By the time the United States Constitution and the Bill of Rights were drafted and ratified, the institution of trial by jury was almost universally revered, so revered that its history had been traced back to Magna Carta.\42\ The jury began in the form of a grand or presentment jury with the role of inquest and was started by Frankish conquerors to discover the King's rights. Henry II regularized this type of proceeding to establish royal control over the machinery of justice, first in civil trials and then in criminal trials. Trial by petit jury was not employed at least until the reign of Henry III, in which the jury was first essentially a body of witnesses, called for their knowledge of the case; not until the reign of Henry VI did it become the trier of evidence. It was during the Seventeenth Century that the jury emerged as a safeguard for the criminally accused.\43\ Thus, in the Eighteenth Century, Blackstone could commemorate the institution as part of a ``strong and two-fold barrier . . . between the liberties of the people and the prerogative of the crown'' because ``the truth of every accusation . . . . [must] be confirmed by the unanimous suffrage of twelve of his equals and neighbors indifferently chosen and superior to all suspicion.''\44\ The right was guaranteed in the constitutions of the original 13 States, was guaranteed in the body of the Constitution\45\ and in the Sixth Amendment, and the constitution of every State entering the Union thereafter in one form or another protected the right to jury trial in criminal cases.\46\ ``Those who emigrated to this country from England brought with them this great privilege `as their birthright and inheritance, as a part of that admirable common law which had fenced around and interposed barriers on every side against the approaches of arbitrary power.'''\47\

NOTES:
\42\Historians no longer accept this attribution. Thayer, The Jury and Its Development, 5 Harv. L. Rev. 249, 265 (1892), and the Court has noted this. Duncan v. Louisiana, 391 U.S. 145, 151 n.16 (1968).

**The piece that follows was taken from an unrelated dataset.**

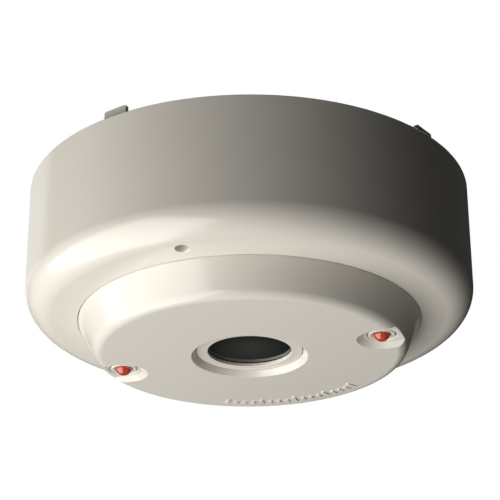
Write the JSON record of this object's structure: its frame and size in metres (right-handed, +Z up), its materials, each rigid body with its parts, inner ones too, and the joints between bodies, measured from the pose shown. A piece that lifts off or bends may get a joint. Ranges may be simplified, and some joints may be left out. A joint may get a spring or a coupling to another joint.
{
  "type": "heat detector",
  "caption": "Round ceiling heat detector head with a dark infrared window and two red indicators, twisted on to a mounting base.",
  "frame": {"origin": "centre of the ceiling plane that the mounting base is screwed to", "axes": "+Z up into the ceiling, -Y towards the viewer, the lens side hangs down along -Z"},
  "size_m": [0.1, 0.1, 0.0419],
  "materials": {
    "cover_plastic": "glossy ivory moulding",
    "base_plastic": "satin ivory moulding",
    "insert_plastic": "glossy white moulding",
    "black_plastic": "fine matt black moulding",
    "lens_plastic": "clear red, polished",
    "window_glass": "dark infrared-passing window, polished",
    "rubber": "moulded rubber",
    "board": "green solder mask on glass laminate",
    "paper": "blank label",
    "ceramic": "dipped coating",
    "steel": "zinc-plated steel",
    "brass": "rolled contact metal",
    "tin": "tinned metal"
  },
  "bodies": {
    "base": {"base_moulding": "base_plastic", "contact_strip_1": "brass", "contact_strip_2": "brass", "contact_strip_3": "brass", "contact_strip_4": "brass"},
    "terminal_1": {"terminal_clamp_1": "steel", "terminal_screw_1": "steel"},
    "terminal_2": {"terminal_clamp_2": "steel", "terminal_screw_2": "steel"},
    "terminal_3": {"terminal_clamp_3": "steel", "terminal_screw_3": "steel"},
    "terminal_4": {"terminal_clamp_4": "steel", "terminal_screw_4": "steel"},
    "dust_seal": {"dust_seal": "rubber"},
    "head": {"outer_cover": "cover_plastic", "front_cap": "cover_plastic", "window_bezel": "cover_plastic", "sensor_window": "window_glass", "window_gasket": "rubber", "sensor_holder": "black_plastic", "sensor_can": "tin", "led_insert_1": "insert_plastic", "led_insert_2": "insert_plastic", "led_lens_1": "lens_plastic", "led_lens_2": "lens_plastic", "led_1": "lens_plastic", "led_2": "lens_plastic", "main_pcb": "board", "shield_can": "tin", "microcontroller": "black_plastic", "storage_capacitor": "black_plastic", "surge_suppressor": "ceramic", "thermistor": "black_plastic", "crystal": "tin", "rear_chassis": "black_plastic", "rating_label": "paper", "chassis_screw_1": "steel", "chassis_screw_2": "steel", "chassis_screw_3": "steel", "contact_blade_1": "brass", "blade_screw_1": "steel", "contact_post_1": "brass", "contact_blade_2": "brass", "blade_screw_2": "steel", "contact_post_2": "brass", "contact_blade_3": "brass", "blade_screw_3": "steel", "contact_post_3": "brass", "contact_blade_4": "brass", "blade_screw_4": "steel", "contact_post_4": "brass", "lock_bush": "brass"},
    "lock_screw": {"lock_screw": "steel"}
  },
  "joints": [
    {"name": "head_pull_off", "type": "slide", "parent": "base", "child": "dust_seal", "axis": [0, 0, -1], "range_m": [0, 0.06]},
    {"name": "head_twist", "type": "hinge", "parent": "dust_seal", "child": "head", "pos_m": [0, 0, 0], "axis": [0, 0, 1], "range_deg": [0, 18]},
    {"name": "lock_screw_travel", "type": "slide", "parent": "head", "child": "lock_screw", "axis": [0, 0, 1], "range_m": [0, 0.0025]},
    {"name": "terminal_1_loosen", "type": "slide", "parent": "base", "child": "terminal_1", "axis": [0, 0, -1], "range_m": [0, 0.002]},
    {"name": "terminal_2_loosen", "type": "slide", "parent": "base", "child": "terminal_2", "axis": [0, 0, -1], "range_m": [0, 0.002]},
    {"name": "terminal_3_loosen", "type": "slide", "parent": "base", "child": "terminal_3", "axis": [0, 0, -1], "range_m": [0, 0.002]},
    {"name": "terminal_4_loosen", "type": "slide", "parent": "base", "child": "terminal_4", "axis": [0, 0, -1], "range_m": [0, 0.002]}
  ]
}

\43\W. Forsyth, History of Trial by Jury (London: 1852).

\44\W. Blackstone, Commentaries on the Laws of England *349-*350 (T. Cooley 4th ed. 1896). The other of the ``two-fold barrier'' was, of course, indictment by grand jury.

\45\In Art III, Sec. 2.

\46\Duncan v. Louisiana, 391 U.S. 145, 153 (1968).

\47\Thompson v. Utah, 170 U.S. 343, 349-50 (1898), quoting 3 J. Story, Commentaries on the Constitution of the United States 1773 (1833).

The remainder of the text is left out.